Sono la conclusione, dicevamo, di trent’anni di “lotta giudiziaria” con proprietari e successivi eredi, iniziati, a quanto si apprende, per responsabilità del Comune (che non perfezionò mai l’esproprio dando titolo ai Varlaro Sinisi, famiglia proprietaria, ad adire le vie legali), e terminato (?) con una somma monstre sempre per, stando a quanto emerge dagli atti, responsabilità del Comune. Dove per Comune nel caso di specie si intende la tecnostruttura. O meglio, l’avvocatura. Laddove, nelle sentenze, si legge “il Comune di Foggia si è costituito e ha resistito in modo assolutamente generico”, “blanda contestazione” in sede giudiziaria, o addirittura “l’ente non ha neppure ha preso parte alle operazioni peritali”. Questo emerge dalle sentenze.

Ed è così che gli iniziali 54milioni di lire (stima contro cui i proprietari adirono non ritenendola congrua), tra “difese blande”, “mancate partecipazioni in sede peritale”, “resistenze generiche”, interessi, more e spese legali”, lievitano oggi a 2 milioni di euro, quattro miliardi in vecchie lire. Probabilmente, l’aver annusato una ulteriore soccombenza, ha portato l’ente ad optare per la conciliazione. Che il consiglio comunale deve riconoscere.
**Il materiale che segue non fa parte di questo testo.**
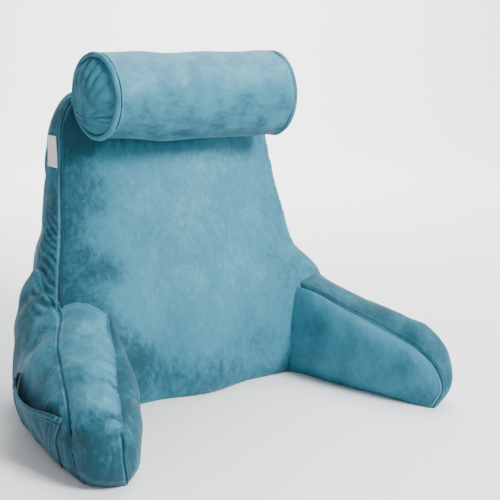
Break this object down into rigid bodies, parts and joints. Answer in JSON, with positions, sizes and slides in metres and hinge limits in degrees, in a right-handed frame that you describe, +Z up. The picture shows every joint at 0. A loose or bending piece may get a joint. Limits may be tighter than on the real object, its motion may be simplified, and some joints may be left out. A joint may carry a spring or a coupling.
{
  "type": "reading pillow with arms",
  "caption": "Stuffed bed-rest pillow with a leaning boxed back, splayed arm rests, a cylindrical neck roll and a side pocket.",
  "frame": {"origin": "on the floor, under the middle of the whole pillow's bounding box", "axes": "+Z up, -Y to the front where the sitter's legs go, +X along the width"},
  "size_m": [0.8024, 0.5763, 0.6584],
  "materials": {
    "velvet": "short-pile velvet with a soft sheen",
    "label": "woven satin, blank"
  },
  "bodies": {
    "root": {"back_cushion": "velvet", "arm_left": "velvet", "arm_right": "velvet", "neck_roll": "velvet", "roll_piping_left": "velvet", "roll_piping_right": "velvet", "pocket_panel": "velvet", "label": "label"}
  },
  "joints": []
}
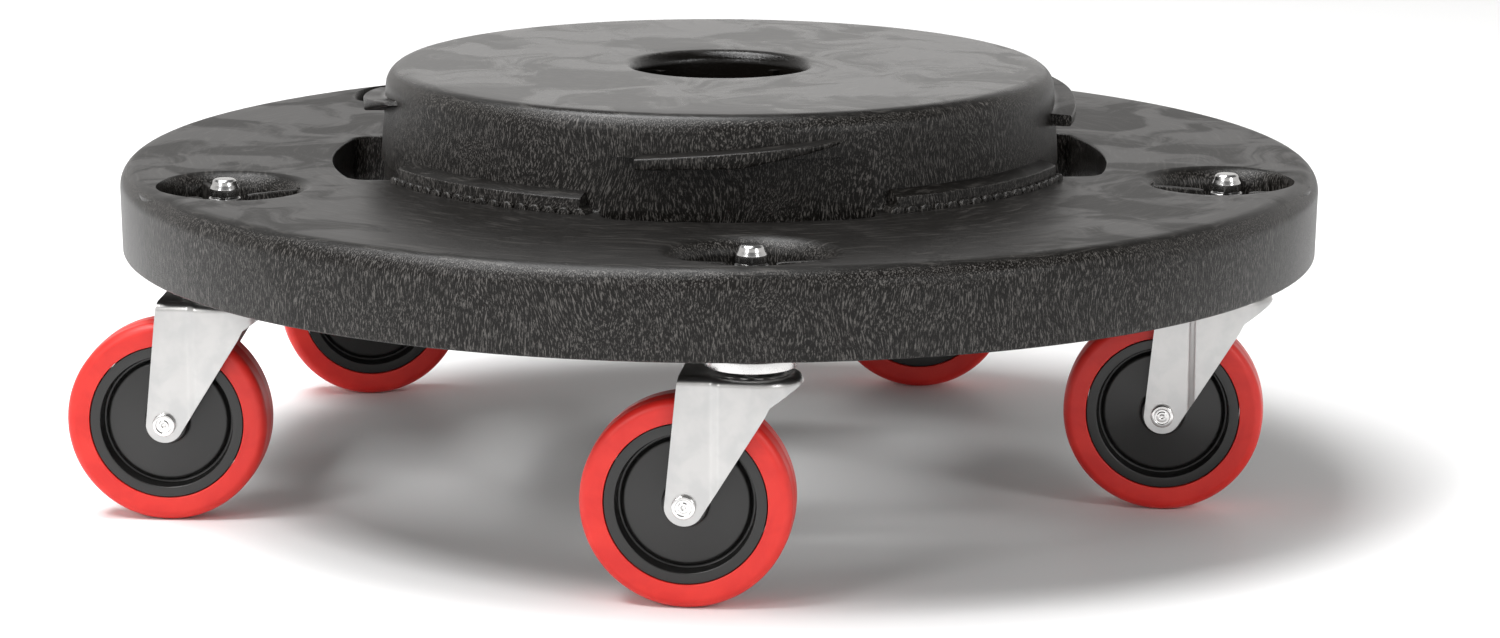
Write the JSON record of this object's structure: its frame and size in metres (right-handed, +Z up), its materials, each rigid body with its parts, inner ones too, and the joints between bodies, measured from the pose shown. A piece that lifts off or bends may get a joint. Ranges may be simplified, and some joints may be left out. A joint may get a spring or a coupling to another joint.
{
  "type": "furniture dolly",
  "caption": "Round moulded dolly with a raised twist-lock hub, a central hand hole, lock slots and swivel casters with red treads.",
  "frame": {"origin": "on the floor, under the middle of the whole dolly's box; the deck's own axis is 8.4 mm towards +X", "axes": "+Z up; +X to the right and +Y away, seen from the caster that stands at the front (-Y)"},
  "size_m": [0.4811, 0.4634, 0.1633],
  "materials": {
    "black_foam_plastic": "moulded structural foam, charcoal black with fine pale flow streaks and a satin sheen on its flats",
    "zinc_stem": "bright zinc plate, turned",
    "spring_steel": "bright spring steel",
    "zinc_race": "zinc-plated pressed steel",
    "ball_steel": "greased bearing steel",
    "zinc_fork": "bright zinc-plated pressed steel",
    "rivet_steel": "zinc-plated, peened heads",
    "sleeve_steel": "drawn steel tube",
    "black_nylon": "semi-gloss moulded black nylon",
    "red_tread": "smooth satin red polyurethane"
  },
  "bodies": {
    "deck_assembly": {"deck": "black_foam_plastic", "caster_1_stem": "zinc_stem", "caster_1_retaining_ring": "spring_steel", "caster_1_upper_race": "zinc_race", "caster_2_stem": "zinc_stem", "caster_2_retaining_ring": "spring_steel", "caster_2_upper_race": "zinc_race", "caster_3_stem": "zinc_stem", "caster_3_retaining_ring": "spring_steel", "caster_3_upper_race": "zinc_race", "caster_4_stem": "zinc_stem", "caster_4_retaining_ring": "spring_steel", "caster_4_upper_race": "zinc_race", "caster_5_stem": "zinc_stem", "caster_5_retaining_ring": "spring_steel", "caster_5_upper_race": "zinc_race"},
    "caster_1_fork_body": {"caster_1_fork": "zinc_fork", "caster_1_ball_ring": "ball_steel", "caster_1_axle_rivet": "rivet_steel", "caster_1_axle_sleeve": "sleeve_steel"},
    "caster_1_wheel": {"caster_1_wheel_hub": "black_nylon", "caster_1_wheel_tread": "red_tread"},
    "caster_2_fork_body": {"caster_2_fork": "zinc_fork", "caster_2_ball_ring": "ball_steel", "caster_2_axle_rivet": "rivet_steel", "caster_2_axle_sleeve": "sleeve_steel"},
    "caster_2_wheel": {"caster_2_wheel_hub": "black_nylon", "caster_2_wheel_tread": "red_tread"},
    "caster_3_fork_body": {"caster_3_fork": "zinc_fork", "caster_3_ball_ring": "ball_steel", "caster_3_axle_rivet": "rivet_steel", "caster_3_axle_sleeve": "sleeve_steel"},
    "caster_3_wheel": {"caster_3_wheel_hub": "black_nylon", "caster_3_wheel_tread": "red_tread"},
    "caster_4_fork_body": {"caster_4_fork": "zinc_fork", "caster_4_ball_ring": "ball_steel", "caster_4_axle_rivet": "rivet_steel", "caster_4_axle_sleeve": "sleeve_steel"},
    "caster_4_wheel": {"caster_4_wheel_hub": "black_nylon", "caster_4_wheel_tread": "red_tread"},
    "caster_5_fork_body": {"caster_5_fork": "zinc_fork", "caster_5_ball_ring": "ball_steel", "caster_5_axle_rivet": "rivet_steel", "caster_5_axle_sleeve": "sleeve_steel"},
    "caster_5_wheel": {"caster_5_wheel_hub": "black_nylon", "caster_5_wheel_tread": "red_tread"}
  },
  "joints": [
    {"name": "caster_1_swivel", "type": "hinge", "parent": "deck_assembly", "child": "caster_1_fork_body", "pos_m": [0.00839, -0.1987, 0.0848], "axis": [0, 0, 1], "continuous": true},
    {"name": "caster_1_spin", "type": "hinge", "parent": "caster_1_fork_body", "child": "caster_1_wheel", "pos_m": [-0.01321, -0.19509, 0.0381], "axis": [-0.165, -0.9863, 0], "continuous": true},
    {"name": "caster_2_swivel", "type": "hinge", "parent": "deck_assembly", "child": "caster_2_fork_body", "pos_m": [0.19736, -0.0614, 0.0848], "axis": [0, 0, 1], "continuous": true},
    {"name": "caster_2_spin", "type": "hinge", "parent": "caster_2_fork_body", "child": "caster_2_wheel", "pos_m": [0.1758, -0.0576, 0.0381], "axis": [-0.1736, -0.9848, 0], "continuous": true},
    {"name": "caster_3_swivel", "type": "hinge", "parent": "deck_assembly", "child": "caster_3_fork_body", "pos_m": [0.12518, 0.16075, 0.0848], "axis": [0, 0, 1], "continuous": true},
    {"name": "caster_3_spin", "type": "hinge", "parent": "caster_3_fork_body", "child": "caster_3_wheel", "pos_m": [0.10348, 0.16369, 0.0381], "axis": [-0.134, -0.991, 0], "continuous": true},
    {"name": "caster_4_swivel", "type": "hinge", "parent": "deck_assembly", "child": "caster_4_fork_body", "pos_m": [-0.1084, 0.16075, 0.0848], "axis": [0, 0, 1], "continuous": true},
    {"name": "caster_4_spin", "type": "hinge", "parent": "caster_4_fork_body", "child": "caster_4_wheel", "pos_m": [-0.13017, 0.15831, 0.0381], "axis": [0.1115, -0.9938, 0], "continuous": true},
    {"name": "caster_5_swivel", "type": "hinge", "parent": "deck_assembly", "child": "caster_5_fork_body", "pos_m": [-0.18059, -0.0614, 0.0848], "axis": [0, 0, 1], "continuous": true},
    {"name": "caster_5_spin", "type": "hinge", "parent": "caster_5_fork_body", "child": "caster_5_wheel", "pos_m": [-0.20232, -0.05873, 0.0381], "axis": [-0.1219, -0.9925, 0], "continuous": true}
  ]
}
“Eppure l’avvocato del Comune, Domenico Dragonetti, era affiancato da un fior fiore di legale come Gianni Cerisano, codifensore dell’ente: che cosa hanno fatto?” sbotta il consigliere Bruno Longo, per il quale “non esiste che noi approviamo: qua ci errori su errori che deve pagare la tecnostruttura. Cosa hanno fatto gli avvocati?”. Longo porterà al sindaco la proposta maturata in seno alla commissione: scindere il risarcimento del danno da interessi e more maturati per “responsabilità altrui”. Che, occhio e croce, ammonterebbero ad 800mila euro. “Non c’è un atto che porta la responsabilità della politica e siccome la Corte dei Conti ci chiede di accertare anche le responsabilità dei debiti fuori bilancio, noi da oggi vogliamo scindere” tuona, elencando “una serie di debiti fuori bilancio dove ravvisiamo un libero arbitrio da parte del dirigente nel fare opposizione ai decreti ingiuntivi, non esiste un criterio , vogliamo stabilire un principio, vogliamo sapere come e quando si fa opposizione e come la si fa! Chiarezza non c’è mai stata”.

Tutta la manovra del predissesto si basa sui debiti fuori bilancio. La Corte dei Conti ha detto che il grado di soccombenza del Comune di Foggia nei giudizi  è quasi al 90%. “Anche la commissione consiliare paritetica su debiti fuori bilancio la sciogliemmo perché gli uffici non ci davano le carte. Ora basta” affonda il consigliere, che ribadisce la sua proposta, sulla quale stanno convergendo altri esponenti della maggioranza: “La tecnostruttura, l’avvocatura paghino i loro errori. Noi non approviamo”. Insomma, non ci stanno a vedersi il dito puntato contro: la politica non è quel mostro da mettere costantemente sul banco degli imputati; è la dirigenza che va portata allo scoperto, che deve metterci la faccia, il senso del ragionamento fatto questa mattina dai consiglieri.

Un nuovo corso? Forse. Di certo la faccenda è paradigmatica. E a pagare quel predissesto è l’intera città.